Wed, Jan 23, 2013, 00:00

   

Waiter, waiter – there’s a pun in my burger. And I’m failing to see the funny side.

It seems to me that behind much of the nervous tittering brought on by last week’s revelation that Tesco’s Value Range beefburgers contained up to 29 per cent horsemeat, there was more than a hint of snobbery. In some quarters, including on social media, the unspoken consensus seemed to be that anyone mad enough to buy cheap burger products got what they deserved.

But if people think that – just because they can afford to buy top-notch burgers – they are guaranteed food of sound origin, think again. Even if you avoid supermarkets and buy all your meat from craft butchers, even if you never eat processed foods and read your kids Jamie Oliver books at bedtime, how smug can you really afford to be about the provenance of the food you eat?

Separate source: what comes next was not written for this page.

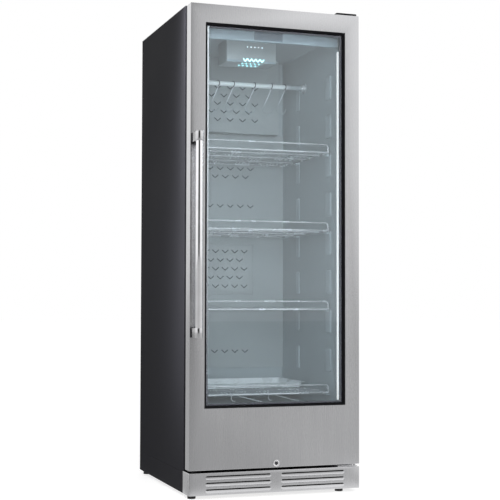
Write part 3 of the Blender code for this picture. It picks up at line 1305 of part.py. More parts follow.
def build():
    """Model every piece and give it its material and place."""
    for old in list(bpy.data.objects):
        bpy.data.objects.remove(old)
    black = paint("black_painted_steel", (0.02, 0.021, 0.024), 0.5)
    steel = paint("brushed_steel", (0.6, 0.6, 0.6), 0.32, 1.0)
    bright = paint("bright_steel", (0.75, 0.75, 0.75), 0.15, 1.0)
    plated = paint("plated_steel", (0.55, 0.56, 0.57), 0.4, 1.0)
    liner = paint("grey_liner", (0.36, 0.39, 0.41), 0.45)
    sheet = paint("grey_sheet", (0.36, 0.39, 0.41), 0.4)
    trim = paint("black_plastic", (0.012, 0.012, 0.014), 0.35)
    rubber = paint("black_rubber", (0.02, 0.02, 0.02), 0.85)
    foam = paint("rigid_foam", (0.8, 0.7, 0.42), 0.9)
    clear = paint("tinted_glass", (0.75, 0.85, 0.9), 0.02, 0.0, 0.2)
    white = paint("white_diffuser", (0.95, 0.96, 0.97), 0.3)
    pale = paint("pale_plastic", (0.55, 0.62, 0.68), 0.35)
    dark_glass = paint("dark_window", (0.06, 0.07, 0.09), 0.1)
    alloy = paint("fin_aluminium", (0.7, 0.71, 0.72), 0.4, 1.0)
    bar = paint("spacer_aluminium", (0.8, 0.81, 0.82), 0.35, 1.0)

    body = ((outer_shell, black), (back_panel, black), (compartment_cover, black), (power_inlet, trim),
            (insulation_foam, foam), (front_frame, liner), (inner_liner, liner), (base_chassis, black),
            (kick_plate, steel), (top_hinge_plate, plated), (top_hinge_cover, trim),
            (bottom_hinge_bracket, plated), (evaporator_cover, sheet), (rear_air_panel, sheet),
            (filter_cover, sheet), (control_panel, pale), (display_window, dark_glass),
            (lamp_housing, sheet), (air_lamp, white), (hanging_rail, bright), (compressor, black),
            (drip_tray, trim))
    for maker, material in body:
        settle(maker(), material, smooth=35)
    for side, hand in (("left", -1), ("right", 1)):
        settle(light_strip(f"light_strip_{side}", hand), white)
        settle(rail_bracket(f"rail_bracket_{side}", hand), plated, smooth=35)
    coil = finned_coil("evaporator_coil", (COIL_LEFT + COIL_RIGHT) / 2, (COIL_RIGHT - COIL_LEFT) / 2,
                       COIL_DEPTH, COIL_THICK, COIL_LOW, COIL_TALL, WALL_SEAT)
    settle(coil, alloy)
    ground, behind = FLOOR_TOP + SEAT, CONDENSER_DEPTH + CONDENSER_THICK
    coil = finned_coil("condenser_coil", CONDENSER_X, CONDENSER_HALF, CONDENSER_DEPTH, CONDENSER_THICK,
                       ground, CONDENSER_TALL, behind)
    settle(coil, alloy)
    blow = behind + SHROUD_GAP
    fans = (("evaporator", EVAP_FAN_X, EVAP_FAN_HEIGHT, EVAP_FAN_RADIUS, EVAP_FAN_DEPTH, WALL_SEAT, None),
            ("condenser", CONDENSER_X, ground + CONDENSER_TALL / 2, COND_FAN_RADIUS, blow,
             blow + FAN_DEEP + 2 * MOTOR_LONG, ground))
    for name, x, height, radius, front, back, bottom in fans:
        settle(fan_frame(f"{name}_fan_frame", x, height, radius, front, back, bottom), trim, smooth=35)
        wheel = fan_wheel(f"{name}_fan_wheel", x, height, radius, front)
        settle(wheel, pale, (x, front, height), smooth=35)
    corners = ("front_left", "front_right", "rear_left", "rear_right")
    for corner, (x, depth) in zip(corners, foot_places()):
        settle(leveling_foot(f"leveling_foot_{corner}", x, depth), rubber, (x, depth, 0.0), smooth=35)

    hinge = (HINGE_X, HINGE_DEPTH, 0.0)
    door = ((door_skin(), steel), (door_core(), foam), (glazing_frame(), trim),
            (pane("outer_glass", "outer"), clear), (pane("inner_glass", "inner"), clear),
            (glass_spacer(), bar), (door_gasket(), rubber),
            (handle_bar(), bright), (handle_post("handle_post_lower", HANDLE_LOW), bright),
            (handle_post("handle_post_upper", HANDLE_HIGH - COLLAR_TALL), bright), (lock_ring(), bright))
    for piece, material in door:
        settle(piece, material, hinge, smooth=35)
    settle(lock_cylinder(), plated, (0.0, 0.0, LOCK_HEIGHT), smooth=35)

    rack = shelf_mesh()
    for index, level in enumerate(SHELF_LEVELS, 1):
        shelf = bpy.data.objects.new(f"shelf_{index}", rack)
        bpy.context.scene.collection.objects.link(shelf)
        settle(shelf, plated, smooth=50)
        shelf.location = (0.0, FACE_Y + SHELF_FRONT, level)
    settle(salt_tray(), bright, (0.0, TRAY_FRONT, SHELF_LEVELS[-1]), smooth=35)

    wire = hook_mesh()
    for index, (x, turn) in enumerate(zip(HOOK_PLACES, HOOK_TURNS), 1):
        swing = Matrix.Rotation(radians(turn), 4, "Z")
        place_hook(f"hook_{index}", wire, bright, (x, RAIL_DEPTH, RAIL_HEIGHT), swing)
    flat = Matrix.Rotation(radians(SPARE_TILT) - pi / 2, 4, "Y") @ Matrix.Rotation(pi / 2, 4, "Z")
    for index, gap in enumerate(SPARE_HOOK_GAPS, 1):
        x = CAVITY_HALF - gap
        spare = place_hook(f"spare_hook_{index}", wire, bright, (x, SPARE_HOOK_DEPTH, FLOOR_HEIGHT), flat)
        lay_down(spare, FLOOR_HEIGHT)


build()
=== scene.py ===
"""Looks of the dry aging cabinet, laid out as an add-on: finer pieces, finishes, lights and the camera."""

from contextlib import contextmanager
from math import cos, pi, radians, sin

import bmesh
import bpy
from mathutils import Matrix, Vector


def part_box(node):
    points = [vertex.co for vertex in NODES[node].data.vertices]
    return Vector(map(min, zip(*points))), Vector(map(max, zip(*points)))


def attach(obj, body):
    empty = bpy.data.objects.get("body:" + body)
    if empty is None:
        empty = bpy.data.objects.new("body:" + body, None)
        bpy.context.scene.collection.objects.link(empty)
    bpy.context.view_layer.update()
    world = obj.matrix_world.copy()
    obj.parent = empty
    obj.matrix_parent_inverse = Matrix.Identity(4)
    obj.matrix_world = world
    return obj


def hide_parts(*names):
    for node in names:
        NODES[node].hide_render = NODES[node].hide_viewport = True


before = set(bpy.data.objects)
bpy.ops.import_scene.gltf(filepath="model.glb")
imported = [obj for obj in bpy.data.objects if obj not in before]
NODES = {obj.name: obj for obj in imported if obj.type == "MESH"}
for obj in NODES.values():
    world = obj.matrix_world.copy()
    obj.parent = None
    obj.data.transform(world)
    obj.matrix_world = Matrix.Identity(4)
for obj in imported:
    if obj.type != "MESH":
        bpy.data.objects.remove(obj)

bl_info = {
    "name": "Dry aging cabinet",
    "version": (1, 0, 0),
    "blender": (4, 5, 0),
    "location": "3D View > Sidebar > Cabinet",
    "description": "Builds the fine pieces and the finishes of a dry aging cabinet around its solids",
    "category": "Object",
}


def span(node):
    """The lowest and highest corner of a solid."""
    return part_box(node)


DOOR_LOW, DOOR_HIGH = span("door_skin")
FACE = DOOR_LOW.y

# how far a point may be from a place and still count as there, fine and coarse
CLOSE, NEAR = 0.0001, 0.001


# modelling helpers

def deselect():
    """Leave object mode with nothing selected."""
    if bpy.context.object and bpy.context.object.mode != "OBJECT":
        bpy.ops.object.mode_set(mode="OBJECT")
    bpy.ops.object.select_all(action="DESELECT")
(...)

In a survey by Safefood carried out nearly five years ago, Irish consumers listed the country of origin of their food as one of their top-five concerns when shopping. And yet, until 2011, if you bought an “Irish” labelled chicken fillet marinaded in spices and ready to be popped in the oven, it might just as easily have taken its first breath in Thailand as in Tipperary.

For more than 15 years, supermarkets and butchers had been – perfectly legally – buying cheap meat products (other than beef) from countries such as Thailand and Brazil, sprinkling them with spice or breadcrumbs, and relabelling them as “Irish”.

Following years of protest from consumer organisations, the EU got its act together in 2011 and issued a directive stating that the country of origin must be included on all poultry, pig, goat and sheep products.

When this measure is implemented into law next year, it will apply at butchers’ counters and shops, as well as in supermarkets.

But at the moment, it remains a guessing game. Earlier this week, I found myself in my local craft butcher shop, on the hunt for something for dinner. (By

“something”, I invariably mean chicken; according to Safefood, it is “the Irish consumer’s protein of choice”.)

There was no shortage of it on display in this clean, attractive little shop: there were chicken legs, chicken thighs, chicken kievs, stuffed chickens, rolled chickens, whole chickens and chicken-breast fillets. The fillets were lean and plump and on offer at a bargain four for €5.

Nearby was a tray of identical looking fillets – except they cost €6.50 for four. The difference was that the €6.50 fillets were branded Irish and the other, unlabelled ones were Dutch, the butcher explained. But he couldn’t enlighten me on why they were cheaper than home-produced ones, despite having been shipped here from Holland, which is an import hub for meat products from outside the EU.